**Goal:** Show every line containing "bodies" by copying it.
* * * * * * * * *
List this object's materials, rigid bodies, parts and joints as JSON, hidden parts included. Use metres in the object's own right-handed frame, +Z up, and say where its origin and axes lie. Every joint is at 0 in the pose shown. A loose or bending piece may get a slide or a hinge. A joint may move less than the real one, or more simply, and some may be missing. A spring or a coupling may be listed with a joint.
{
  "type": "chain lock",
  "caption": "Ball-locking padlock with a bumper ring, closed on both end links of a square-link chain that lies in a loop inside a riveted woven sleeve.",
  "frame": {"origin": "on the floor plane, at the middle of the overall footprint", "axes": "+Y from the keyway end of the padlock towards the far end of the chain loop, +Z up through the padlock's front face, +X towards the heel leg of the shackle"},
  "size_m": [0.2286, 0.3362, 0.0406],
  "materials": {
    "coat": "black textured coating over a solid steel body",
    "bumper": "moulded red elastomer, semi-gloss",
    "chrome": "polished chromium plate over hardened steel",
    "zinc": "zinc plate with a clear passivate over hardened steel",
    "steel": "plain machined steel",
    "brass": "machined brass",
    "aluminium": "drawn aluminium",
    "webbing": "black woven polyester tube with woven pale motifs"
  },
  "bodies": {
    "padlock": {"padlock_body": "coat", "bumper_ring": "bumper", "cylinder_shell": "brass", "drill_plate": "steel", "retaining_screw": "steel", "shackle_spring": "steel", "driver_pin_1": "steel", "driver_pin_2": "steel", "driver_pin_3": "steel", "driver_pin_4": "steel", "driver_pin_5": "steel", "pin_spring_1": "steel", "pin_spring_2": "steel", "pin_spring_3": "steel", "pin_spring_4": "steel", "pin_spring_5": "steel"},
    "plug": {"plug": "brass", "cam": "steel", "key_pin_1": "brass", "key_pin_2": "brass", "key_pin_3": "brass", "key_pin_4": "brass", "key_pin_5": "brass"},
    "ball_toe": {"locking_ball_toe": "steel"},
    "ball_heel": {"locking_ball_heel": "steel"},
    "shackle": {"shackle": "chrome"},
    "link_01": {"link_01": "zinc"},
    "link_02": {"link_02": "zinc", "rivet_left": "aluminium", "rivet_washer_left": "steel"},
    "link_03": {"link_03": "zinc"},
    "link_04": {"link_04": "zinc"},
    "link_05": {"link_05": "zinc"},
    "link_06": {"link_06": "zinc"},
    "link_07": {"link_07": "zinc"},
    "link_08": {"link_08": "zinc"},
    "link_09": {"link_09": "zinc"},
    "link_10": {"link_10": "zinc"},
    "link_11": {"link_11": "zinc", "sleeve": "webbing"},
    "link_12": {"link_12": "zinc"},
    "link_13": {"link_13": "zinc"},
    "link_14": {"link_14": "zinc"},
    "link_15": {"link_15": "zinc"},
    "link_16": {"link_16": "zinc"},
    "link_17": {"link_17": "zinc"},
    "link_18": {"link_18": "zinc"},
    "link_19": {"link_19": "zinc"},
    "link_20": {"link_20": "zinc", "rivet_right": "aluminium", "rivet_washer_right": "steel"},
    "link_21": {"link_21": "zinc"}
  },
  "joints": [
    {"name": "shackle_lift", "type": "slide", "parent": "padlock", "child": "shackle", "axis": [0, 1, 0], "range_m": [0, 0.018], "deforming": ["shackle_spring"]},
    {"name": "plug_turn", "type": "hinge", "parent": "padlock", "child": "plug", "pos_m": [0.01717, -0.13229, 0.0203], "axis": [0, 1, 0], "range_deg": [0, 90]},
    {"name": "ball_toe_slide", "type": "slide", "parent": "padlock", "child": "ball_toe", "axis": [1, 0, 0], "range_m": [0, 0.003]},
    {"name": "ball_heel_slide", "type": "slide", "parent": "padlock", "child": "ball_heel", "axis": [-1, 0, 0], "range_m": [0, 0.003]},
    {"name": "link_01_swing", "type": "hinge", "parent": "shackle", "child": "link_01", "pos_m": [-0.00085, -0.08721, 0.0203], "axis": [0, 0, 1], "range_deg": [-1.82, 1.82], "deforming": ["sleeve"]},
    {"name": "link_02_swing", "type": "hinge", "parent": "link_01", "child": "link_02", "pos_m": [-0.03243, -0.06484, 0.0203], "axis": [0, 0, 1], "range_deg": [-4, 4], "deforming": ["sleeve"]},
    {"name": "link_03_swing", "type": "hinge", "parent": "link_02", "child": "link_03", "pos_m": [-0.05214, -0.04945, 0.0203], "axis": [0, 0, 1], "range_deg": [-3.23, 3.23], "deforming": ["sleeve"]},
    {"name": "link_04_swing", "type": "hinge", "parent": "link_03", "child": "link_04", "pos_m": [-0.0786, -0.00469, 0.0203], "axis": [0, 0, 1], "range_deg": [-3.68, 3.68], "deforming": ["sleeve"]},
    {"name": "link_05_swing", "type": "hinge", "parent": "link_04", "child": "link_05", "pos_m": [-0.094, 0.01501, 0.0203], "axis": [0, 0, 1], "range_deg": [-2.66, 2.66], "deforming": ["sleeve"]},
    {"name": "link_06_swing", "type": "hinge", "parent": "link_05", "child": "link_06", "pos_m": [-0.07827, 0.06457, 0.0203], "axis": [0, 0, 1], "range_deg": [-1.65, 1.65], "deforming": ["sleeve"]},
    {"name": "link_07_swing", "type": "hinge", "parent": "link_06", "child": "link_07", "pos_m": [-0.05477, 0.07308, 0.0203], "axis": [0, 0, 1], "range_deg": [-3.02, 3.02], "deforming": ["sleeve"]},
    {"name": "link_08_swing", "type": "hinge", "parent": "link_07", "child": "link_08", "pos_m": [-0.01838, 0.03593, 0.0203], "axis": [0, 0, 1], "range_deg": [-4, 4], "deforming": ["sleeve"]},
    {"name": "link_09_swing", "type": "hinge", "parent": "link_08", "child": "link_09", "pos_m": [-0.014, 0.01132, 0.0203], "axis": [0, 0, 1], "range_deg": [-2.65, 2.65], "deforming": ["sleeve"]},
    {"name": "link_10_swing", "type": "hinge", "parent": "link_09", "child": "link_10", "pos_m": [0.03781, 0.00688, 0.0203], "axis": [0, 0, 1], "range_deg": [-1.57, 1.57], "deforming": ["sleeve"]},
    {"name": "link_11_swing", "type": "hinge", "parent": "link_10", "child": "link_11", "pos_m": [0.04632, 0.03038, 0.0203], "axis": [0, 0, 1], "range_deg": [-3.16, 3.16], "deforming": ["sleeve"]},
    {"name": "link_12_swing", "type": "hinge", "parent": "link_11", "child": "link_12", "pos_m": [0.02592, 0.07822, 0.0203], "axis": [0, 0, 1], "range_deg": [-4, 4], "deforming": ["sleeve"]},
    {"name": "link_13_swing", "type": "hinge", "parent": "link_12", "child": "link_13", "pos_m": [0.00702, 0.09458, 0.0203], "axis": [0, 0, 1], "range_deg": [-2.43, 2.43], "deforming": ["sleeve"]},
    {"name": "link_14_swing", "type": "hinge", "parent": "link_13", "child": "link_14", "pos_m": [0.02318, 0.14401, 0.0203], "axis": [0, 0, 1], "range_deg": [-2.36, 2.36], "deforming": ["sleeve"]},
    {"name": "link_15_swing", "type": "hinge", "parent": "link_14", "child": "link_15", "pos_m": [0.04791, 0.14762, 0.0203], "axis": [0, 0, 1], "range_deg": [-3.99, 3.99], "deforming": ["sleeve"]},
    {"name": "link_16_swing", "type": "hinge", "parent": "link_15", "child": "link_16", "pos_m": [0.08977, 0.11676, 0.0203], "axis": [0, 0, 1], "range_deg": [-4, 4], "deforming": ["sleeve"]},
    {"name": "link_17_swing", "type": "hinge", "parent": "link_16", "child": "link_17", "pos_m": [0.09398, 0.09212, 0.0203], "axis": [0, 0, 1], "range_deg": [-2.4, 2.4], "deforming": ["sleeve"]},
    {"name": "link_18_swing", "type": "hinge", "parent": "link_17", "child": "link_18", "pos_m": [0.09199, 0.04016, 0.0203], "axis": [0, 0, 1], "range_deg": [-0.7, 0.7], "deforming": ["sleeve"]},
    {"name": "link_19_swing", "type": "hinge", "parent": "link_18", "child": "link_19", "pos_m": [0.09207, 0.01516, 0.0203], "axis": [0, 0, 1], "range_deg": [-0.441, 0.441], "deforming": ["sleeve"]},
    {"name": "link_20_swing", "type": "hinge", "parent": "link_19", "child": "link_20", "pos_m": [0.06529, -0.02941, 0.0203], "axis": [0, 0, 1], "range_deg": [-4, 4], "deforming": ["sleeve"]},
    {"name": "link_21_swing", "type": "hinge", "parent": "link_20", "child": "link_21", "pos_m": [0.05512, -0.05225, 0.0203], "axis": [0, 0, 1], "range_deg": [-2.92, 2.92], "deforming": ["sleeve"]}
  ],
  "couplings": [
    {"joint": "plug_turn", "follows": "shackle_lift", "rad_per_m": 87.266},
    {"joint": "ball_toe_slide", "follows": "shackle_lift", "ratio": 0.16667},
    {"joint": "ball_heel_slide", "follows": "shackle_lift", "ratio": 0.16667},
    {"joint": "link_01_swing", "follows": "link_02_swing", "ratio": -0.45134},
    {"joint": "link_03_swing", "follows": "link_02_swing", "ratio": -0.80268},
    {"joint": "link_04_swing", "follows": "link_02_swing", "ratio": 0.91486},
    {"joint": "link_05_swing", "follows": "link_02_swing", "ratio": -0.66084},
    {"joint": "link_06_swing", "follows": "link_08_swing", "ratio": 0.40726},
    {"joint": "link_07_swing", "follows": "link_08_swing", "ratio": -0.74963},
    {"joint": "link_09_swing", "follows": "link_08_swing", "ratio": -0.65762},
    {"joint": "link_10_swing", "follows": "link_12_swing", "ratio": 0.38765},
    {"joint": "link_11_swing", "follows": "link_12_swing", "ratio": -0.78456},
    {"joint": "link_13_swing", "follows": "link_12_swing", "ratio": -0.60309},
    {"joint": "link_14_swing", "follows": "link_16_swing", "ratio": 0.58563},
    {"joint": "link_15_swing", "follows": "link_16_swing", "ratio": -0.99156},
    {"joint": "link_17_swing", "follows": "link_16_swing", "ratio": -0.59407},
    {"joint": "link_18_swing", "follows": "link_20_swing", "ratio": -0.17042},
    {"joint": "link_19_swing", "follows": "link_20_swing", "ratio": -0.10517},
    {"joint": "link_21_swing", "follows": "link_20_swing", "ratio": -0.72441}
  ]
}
* * * * * * * * *
**The answer:**
List this object's materials, rigid bodies, parts and joints as JSON, hidden parts included. Use metres in the object's own right-handed frame, +Z up, and say where its origin and axes lie. Every joint is at 0 in the pose shown. A loose or bending piece may get a slide or a hinge. A joint may move less than the real one, or more simply, and some may be missing. A spring or a coupling may be listed with a joint.
  "bodies": {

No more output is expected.